Fare il prof a Milano non è la stessa cosa di farlo a Catania: questa è una delle motivazioni che sta spingendo il M5S ad appoggiare la regionalizzazione della scuola nel più ampio progetto dell’autonomia differenziata.
Regionalizzare l’istruzione, ovvero dare maggiori poteri di autonomina in materia di istruzione alle Regioni, significa anche consentire alle singole Regioni di attuare contratti di lavoro regionali e stipendi per i docenti e il personale scolastico differenziati da Regione a Regione.
Attraverso il federalismo fiscale e il trattenere il gettito fiscale a livello regionale, si punta a migliorare l’efficienza dei servizi e delle prestazioni lavorative in quelle regioni più ricche e produttive, mettendo in forte difficoltà le Regioni più povere e più arretrate.
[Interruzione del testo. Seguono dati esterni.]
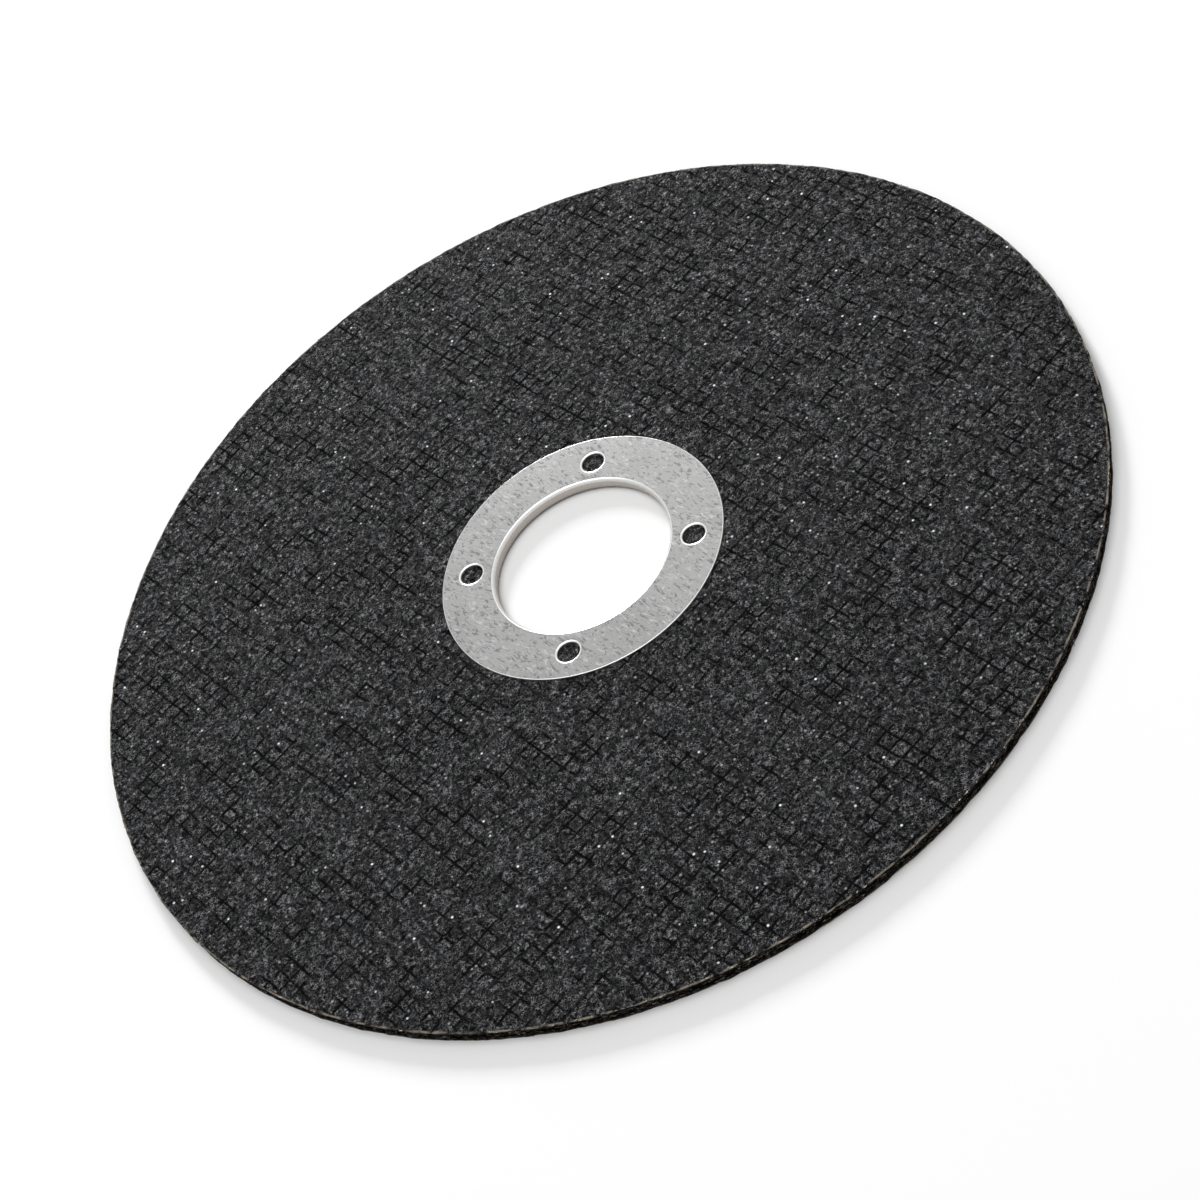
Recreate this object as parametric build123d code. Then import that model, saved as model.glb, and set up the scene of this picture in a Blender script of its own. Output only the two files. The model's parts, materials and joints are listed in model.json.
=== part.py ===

In buona sostanza i prof. “terroni”, o meglio i docenti che svolgono la loro professione nelle scuole del sud, rischieranno contratti e stipendi differenziati. Anche la legislazione scolastica potrebbe avere una connotazione regionale sul modello di quanto avviene già nelle province autonome di Trento e Bolzano.
Il rischio che l’organico dell’autonomia, che fino adesso è stato sempre lavorato a livello centrale dal MEF, possa passare alla competenza delle Regioni è una delle preoccupazioni maggiori degli effetti prodotti dall’autonomia differenziata. Una regione come il Veneto, trattenendo per sé il 90% del proprio gettito fiscale, potrà disporre, secondo il proprio fabbisogno, di un considerevole organico dell’autonomia per tutte le scuole delle province venete. I tagli dei posti di lavoro, attraverso la riduzione drastica degli organici e i massicci dimensionamenti scolastici, avverrebbero inevitabilmente al sud, in Regioni come Calabria, Campania, Puglia, Basilicata, Sicilia e Sardegna.
Anche la mobilità dei docenti e del personale scolastico potrebbe avere, in caso di un pieno avvio dell’autonomia differenziata, una limitazione territoriale con l’impossibilità di potere presentare domanda di mobilità al di fuori dei confini della Regione di titolarità.
Pure la mobilità annuale interregionale, ovvero le utilizzazioni e le assegnazioni provvisorie su una qualunque provincia nazionale di ricongiungimento, potrebbe cessare di esistere.
Con il progetto della regionalizzazione dell’istruzione si tende a volere introdurre un vero e proprio sistema di gabbie salariali, attraverso il quale un docente del Nord potrebbe ritrovarsi con un compenso abbondantemente superiore ai 2.000 euro netti mensili (grazie alle indennità regionali). Ed uno del Sud, che rimarrebbe fermo ad uno stipendio di 1.300 euro.
I sindacati dicono che il progetto di secessione dei ricchi, portato avanti dal Governo M5E-Lega, non serve a risolvere i problemi delle scuole del nord, ma invece aggrava le difficoltà delle scuole del mezzogiorno, rompe l’unità del sistema di istruzione e introduce vere e proprie gabbie salariali.